Walking amidst an eerie silence we encountered one more round of frisking and then again one more. The affair was beginning to look like a visit to a jail inmate. As we were bracing for another round of frisking we were suddenly stopped. Towards our left were two security personnel and a priest. Pointing towards our right, the priest said “Darshan kar lijiye”, have your darshan. The enthusiasm and exuberance of our whole visit had turned into a shock. Ram Lala, the king of Ayodhya and lord of millions of hearts sat in tatters. A wooden scaffolding with a tarpaulin top was all that the structure was made of. His pitiable condition symbolised the collective humiliation of Hindus, first by Muslim invaders and then by heartless secular dispensations. I could not hold my tears. It was perhaps a common sight for the lady constable on duty who said “Jaaiya boliye sarkaron se ki mandir jaldi banwayein”, please go and tell governments (centre and state) to build the temple soon. Janmasthan aptly summarised the plight of Hindus after seven decades of Independence. Hindus in a secular state running from pillar to post for their fundamental rights while various institutions ranging from politics to judiciary trying to cage them.

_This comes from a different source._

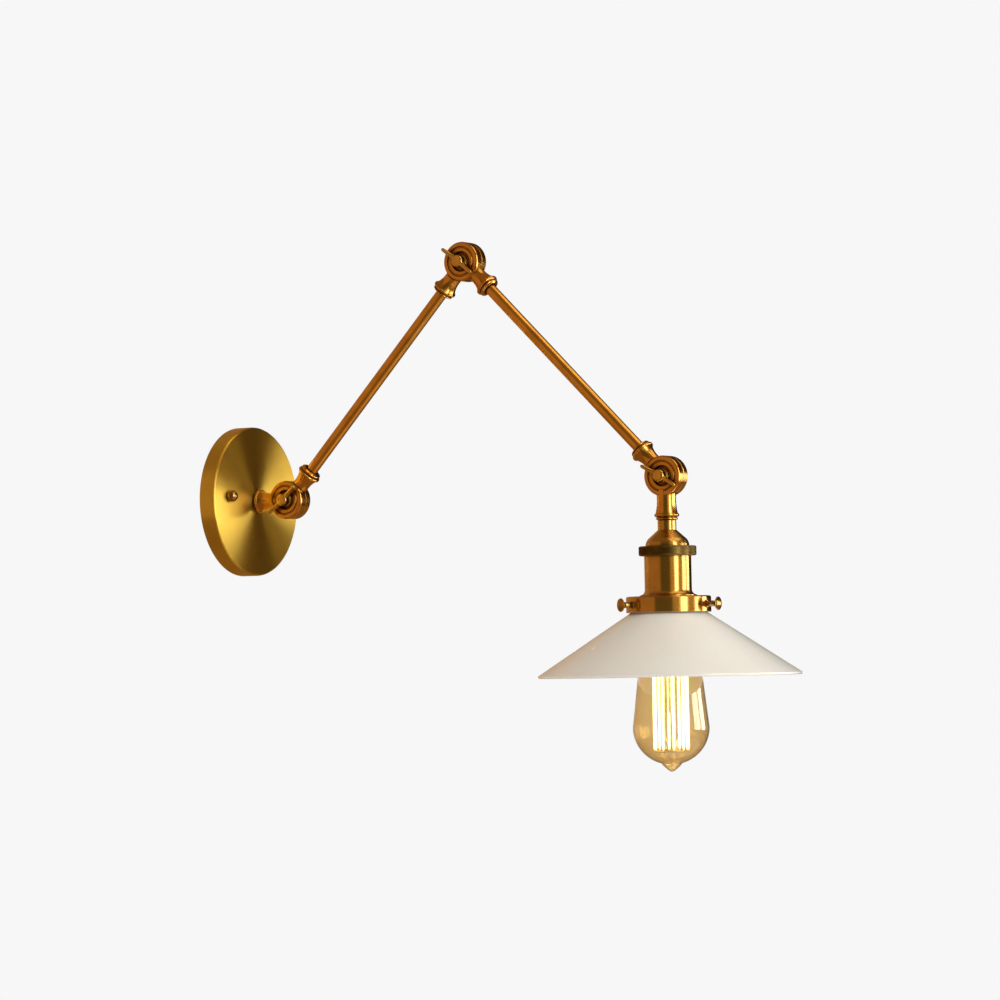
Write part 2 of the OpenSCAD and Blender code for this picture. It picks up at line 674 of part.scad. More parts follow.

Later as we walked around the town a thousand emotions were rushing through my mind. I was imagining the glory of Ayodhya in its heydays. Ram and his kid brothers playing in the streets. The temple building by Guptas and Gahadavalas, the repeated attacks and destruction by Muslim invaders from twelfth century onwards but most important of all the continued and heroic Hindu struggle to reclaim Ayodhya. This is the first Ram Navami when Ayodhya has been comprehensively regained from the collective might of Islamists and their Left secular friends. The lady constable, wherever she is posted, would be a happy woman today and so is every practicing Hindu.